Entre as diversas iniciativas tomadas para que não se instale na terra natal do ditador Salazar um Centro Interpretativo do Estado Novo, circulou um abaixo-assinado, que obteve mais 35 mil assinaturas, e deu lugar a duas petições à Assembleia da República e à tomada de posição unânime da AR contra a proposta camarária em 2007 e da Comissão Permanente em 2019. Em 2022, o Parlamento condenou mais uma vez a criação do “Museu Salazar” a partir de uma iniciativa do PCP – que reuniu os votos a favor do PS, BE, PCP e PEV e as abstenções do PSD e CDS.
Para o historiador Manuel Loff, que questiona que se deva ´interpretar´ Salazar em sua casa, “a aldeia onde o ditador é descrito como “um filho da terra”, um edifício que lhe está intimamente associado, com objectos pessoais... É absolutamente inevitável que se torne um ´santuário´”.
O historiador Fernando Rosas, por seu lado, considera que “correr o risco de transformar os locais simbólicos do salazarismo em altares de romaria nostálgica sob o pretexto de os “interpretar, parece-me totalmente fora de propósito”.
No mesmo sentido, o historiador Luís Manuel Farinha, num texto titulado “Normalizar a memória da ditadura ou promover o ´turismo negro?´”, depois de afirmar que “não tem a menor dúvida sobre a seriedade, honestidade intelectual e valor cientifico” do coordenador da Ephemera e a Comissão Científica, afirma “que para a grande maioria do povo português a Ditadura é Salazar. O problema é que Salazar nasceu no Vimieiro e o problema é que o ´Centro Interpretativo do Estado Novo´ vai surgir na ´Escola Cantina Salazar´ no Vimieiro”.
“Logo no Vimieiro na ´Escola Cantina Salazar´?”, pergunta Luís Farinha, acrescentando “Por que não um Centro Interpretativo do Estado Novo em Coimbra, cidade onde se formou e de onde partiu Oliveira Salazar para governar o país? Podia fazer sentido.(…)”.
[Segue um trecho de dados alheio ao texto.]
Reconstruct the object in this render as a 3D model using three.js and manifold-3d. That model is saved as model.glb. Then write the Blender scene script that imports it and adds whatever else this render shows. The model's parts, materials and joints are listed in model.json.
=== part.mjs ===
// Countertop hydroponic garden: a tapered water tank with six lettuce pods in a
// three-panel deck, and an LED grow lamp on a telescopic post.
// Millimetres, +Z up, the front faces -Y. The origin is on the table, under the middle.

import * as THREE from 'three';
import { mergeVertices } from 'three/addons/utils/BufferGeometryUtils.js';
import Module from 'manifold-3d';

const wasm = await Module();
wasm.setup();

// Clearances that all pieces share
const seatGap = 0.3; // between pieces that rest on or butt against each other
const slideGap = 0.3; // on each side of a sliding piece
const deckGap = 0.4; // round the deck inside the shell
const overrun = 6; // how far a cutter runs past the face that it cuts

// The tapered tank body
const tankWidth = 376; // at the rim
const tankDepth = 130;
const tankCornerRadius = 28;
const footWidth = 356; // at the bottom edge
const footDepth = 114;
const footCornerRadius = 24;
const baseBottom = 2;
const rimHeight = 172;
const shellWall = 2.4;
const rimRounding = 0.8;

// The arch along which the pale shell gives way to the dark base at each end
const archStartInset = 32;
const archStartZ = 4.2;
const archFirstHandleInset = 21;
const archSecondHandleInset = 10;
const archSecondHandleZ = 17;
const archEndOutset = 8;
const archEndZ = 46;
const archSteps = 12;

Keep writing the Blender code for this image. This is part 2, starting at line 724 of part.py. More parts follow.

O perigo do lugar se transformar num local “para romagens dos saudosistas” é também valorizado num comunicado da URAP, datado de 5 de Março de 2025, que recorda museus e bibliotecas existentes nos quais se pode estudar a história do fascismo português, como os museus nacionais da resistência e liberdade do Aljube ou de Peniche.
No documento, a URAP apela aos democratas para que não fiquem indiferentes a mais esta tentativa da Câmara de Santa Comba Dão, sobretudo “numa altura em que no país, na Europa e no Mundo ressurgem ideias e projectos reaccionários e fascistas, se prolongam conflitos e cada vez mais, em vez de paz, se fala e recorre ao militarismo”.